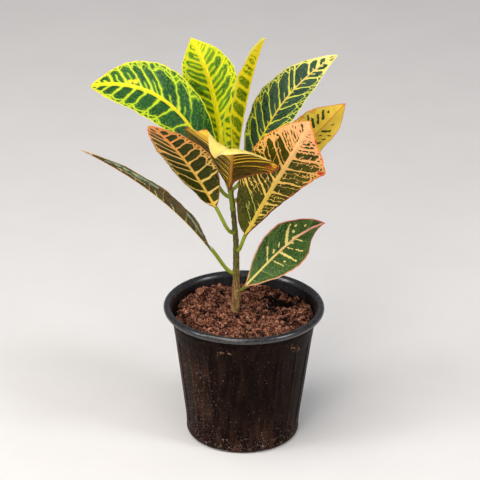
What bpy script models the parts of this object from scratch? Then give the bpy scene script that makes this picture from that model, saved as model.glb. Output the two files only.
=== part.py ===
"""Potted croton: a young croton with ten leaves in a moulded nursery pot filled with soil.

Metres, +Z up. The origin is at the centre of the pot's underside, -Y is the front.
Every leaf, the stem, the soil and the pot are one closed solid each.
"""

import math

import bmesh
import bpy
from mathutils import Matrix, Vector, noise

MM = 0.001
GAP = 0.3 * MM
MERGE = 0.05 * MM
SHARP_ANGLE = math.radians(40)

# Pot
POT_HEIGHT = 131 * MM
RIM_RADIUS = 75 * MM
LIP_ROUND = 3.3 * MM
LIP_STATIONS = 10
LIP_UNDERCUT = 1.0 * MM
WALL = 1.5 * MM
COLLAR_RADIUS = 68.6 * MM
COLLAR_DROP = 14 * MM
COLLAR_STEP = 1.4 * MM
BODY_RADIUS = 66.6 * MM
HEEL_RADIUS = 53.0 * MM
HEEL_HEIGHT = 12 * MM
HEEL_ROUNDING = [(1.2 * MM, 6.0 * MM), (2.8 * MM, 1.5 * MM)]
FOOT_RADIUS = 48.5 * MM
FOOT_INNER_RADIUS = 40 * MM
PAD_RADIUS = 15 * MM
RECESS_SLOPE = 1.5 * MM
FLOOR_LIFT = 2.5 * MM
FLOOR_TOP = 4.2 * MM
TURNS = 72
FLUTES = 18
FLUTE_DEPTH = 0.5 * MM
FLUTE_BOTTOM = 16 * MM
FLUTE_TOP = 104 * MM
FLUTE_FADE = 4 * MM
DRAIN_HOLES = 6
DRAIN_HOLE_RADIUS = 4.5 * MM
DRAIN_RING_RADIUS = 28 * MM
DRAIN_CUT = 16 * MM
NOTCHES = 8
NOTCH_WIDTH = 14 * MM
NOTCH_HEIGHT = 2.2 * MM
NOTCH_LENGTH = 16 * MM

# Soil
SOIL_LEVEL = POT_HEIGHT - 12 * MM
SOIL_SWELL = 2.2 * MM
SOIL_SWELL_SPAN = 22 * MM
SOIL_CRUMB = 1.1 * MM
SOIL_CRUMB_SPAN = 9 * MM
SOIL_HOLLOW = 5.0 * MM
SOIL_HOLLOW_AT = (42 * MM, 18 * MM)
SOIL_HOLLOW_REACH = 20 * MM
SOIL_RINGS = 7
SOIL_SLACK = 0.7 * MM

# Stem: height and place of its axis, and its radius there
STEM_AXIS = [
    (88, -8.4, 8.3, 4.1),
    (119, -8.4, 8.3, 4.1),
    (145, -7.4, 8.3, 3.2),
    (190, -7.9, 8.3, 2.5),
    (224, -11.2, 8.3, 2.2),
    (246, -14.0, 8.3, 2.0),
    (256, -15.2, 8.8, 1.7),
]

# Leaves
LEAF_SIDES = 12
PETIOLE_STATIONS = 6
BLADE_STATIONS = 18
PETIOLE_RADIUS = 1.8 * MM
PETIOLE_FOOT_RADIUS = 2.2 * MM
PETIOLE_FOOT_SHARE = 1 / 3
PETIOLE_STRAIGHT_OUT = 0.20
PETIOLE_STRAIGHT_IN = 0.45
BLADE_THICKNESS = 0.9 * MM
RIB_RADIUS = 1.5 * MM
TIP_RADIUS = 0.4 * MM
RIB_FOOTING = 3.0
RIB_TOP_SHARE = 0.3
BLADE_OPENING = 1 / 8
ACROSS_POWER = 1.3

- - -

- **SHORT EXERCISE**:
Give again, word for word, the lines of the listing, starting at its first line and ending with the line containing "SHARP_ANGLE = math.radians(40)".

- **TASK RESPONSE**:
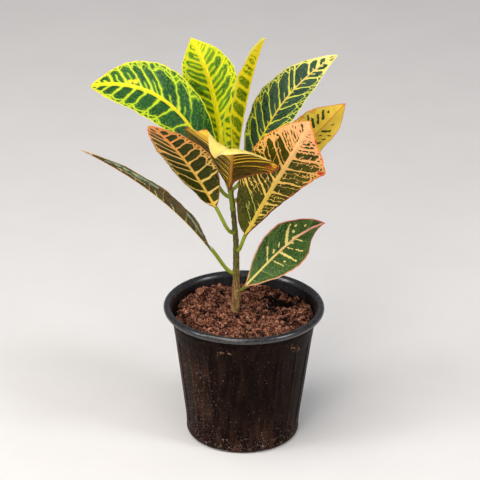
What bpy script models the parts of this object from scratch? Then give the bpy scene script that makes this picture from that model, saved as model.glb. Output the two files only.
=== part.py ===
"""Potted croton: a young croton with ten leaves in a moulded nursery pot filled with soil.

Metres, +Z up. The origin is at the centre of the pot's underside, -Y is the front.
Every leaf, the stem, the soil and the pot are one closed solid each.
"""

import math

import bmesh
import bpy
from mathutils import Matrix, Vector, noise

MM = 0.001
GAP = 0.3 * MM
MERGE = 0.05 * MM
SHARP_ANGLE = math.radians(40)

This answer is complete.